Ecosystem-based plans are a new tool to manage frontier Arctic fisheries and protect their natural bounty for future generations. These plans place fisheries within the much broader context of the surrounding ecosystem, take into account industrial and human pressures on habitat and seek to ensure that fisheries do not unduly disrupt those systems. This approach does not ignore or reject commercial activities but assigns priority to sustainable employment for northern communities with the following ecological safeguards:

  • Defined sustainable harvest and peer-reviewed fisheries model
  • Established ecosystem productivity levels
  • Cold-water coral habitat protections
  • Nearshore aggregation areas and narwhal feeding areas

The Beaufort Sea’s Ecosystem-based Fisheries Plan

In 2009, the Inuvialuit Regional Corporation, the Inuvialuit Game Council and the Fisheries Joint Management Committee decided that small-scale community-based fisheries in the Beaufort Sea should be encouraged, while large-scale offshore operations should not be permitted.
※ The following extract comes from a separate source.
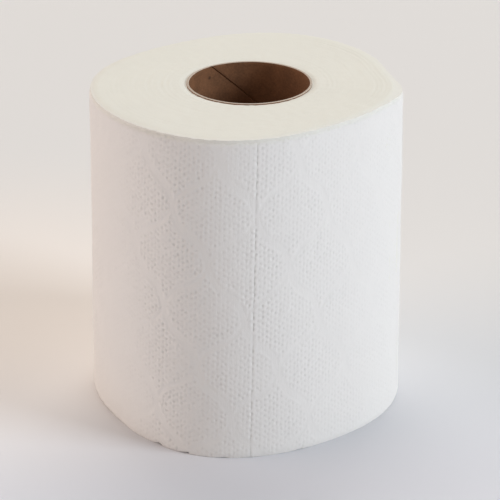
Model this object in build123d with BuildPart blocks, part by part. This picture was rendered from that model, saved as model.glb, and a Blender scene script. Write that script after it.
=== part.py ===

As a result, DFO signed a final agreement in 2014 to prevent the start of commercial fishing in over 831,000 square kilometres of the Canadian Beaufort. This groundbreaking agreement between the Canadian government and Inuvialuit prevents industrial fishing until scientists and local communities can ensure it will be sustainable. They will assess each request for a permit by the following criteria:

  • A guarantee that marine mammal populations will not be affected
  • Scientific evidence must show surplus biomass or enough fish to support a sustainable catch
  • Does not disrupt or negatively affect subsistence harvests of any kind
  • Provides Inuvialuit meaningful economic opportunities

Steps Toward Sustainable Arctic Fisheries

Here are key developments in recent years:

  • 2014: A precautionary commercial fishing management plan for the Beaufort Sea is created with the support of the Inuvialuit Settlement Region, scientists, partners and key government agencies. It prevents large-scale industrial fishing until scientific research and management measures can ensure a sustainable catch.
  • 2015: The Canadian government approves a fishing management plan covering 971,000 square kilometres that protects the continental shelf along Baffin Island from bottom trawling.
  • 2015: Canada and five coastal Arctic countries sign an international fisheries declaration in Nuuk, Greenland, that protects 2.8 million square kilometres of high seas in the central Arctic Ocean. The declaration says those nations will not fish in the area until scientific research supports a sustainable catch and until there is a regulatory system in place. In addition to Canada, the other signatories are Norway, the United States, the Russian Federation and the Danish Kingdom (comprising Denmark, Greenland and the Faroe Islands).
  • 2017: Canada, Russia, the United States, Greenland, Norway, China, South Korea, Iceland, Japan and the European Union reach agreement for a binding international Arctic fisheries accord to prevent the start of commercial fishing in the Central Arctic Ocean and conduct a joint program of scientific research in the region.
    2017: The Canadian government creates seven new marine refuges in the eastern Arctic totaling 145,000 sq. km that protects cold water coral and other sensitive habitat by banning fishing gear that touches the ocean floor.

 

Opportunities

Oceans North supports the following initiatives for Arctic fisheries:

  • Ecosystem-based fisheries that are developed and managed by Inuit and support Inuit culture and food security
  • New partnerships among Arctic communities, scientists and governments that use traditional knowledge and scientific research to prevent unsustainable large-scale industrial fishing
  • Innovative incentives to limit the expansion of existing Arctic fisheries into new ice-free areas, including placing a higher value on previously fished areas than unfished frontier areas

Learning from the hard lessons of industrial overfishing, precautionary fisheries planning can protect the long-term sustainability of irreplaceable marine ecosystems for the benefit of northerners.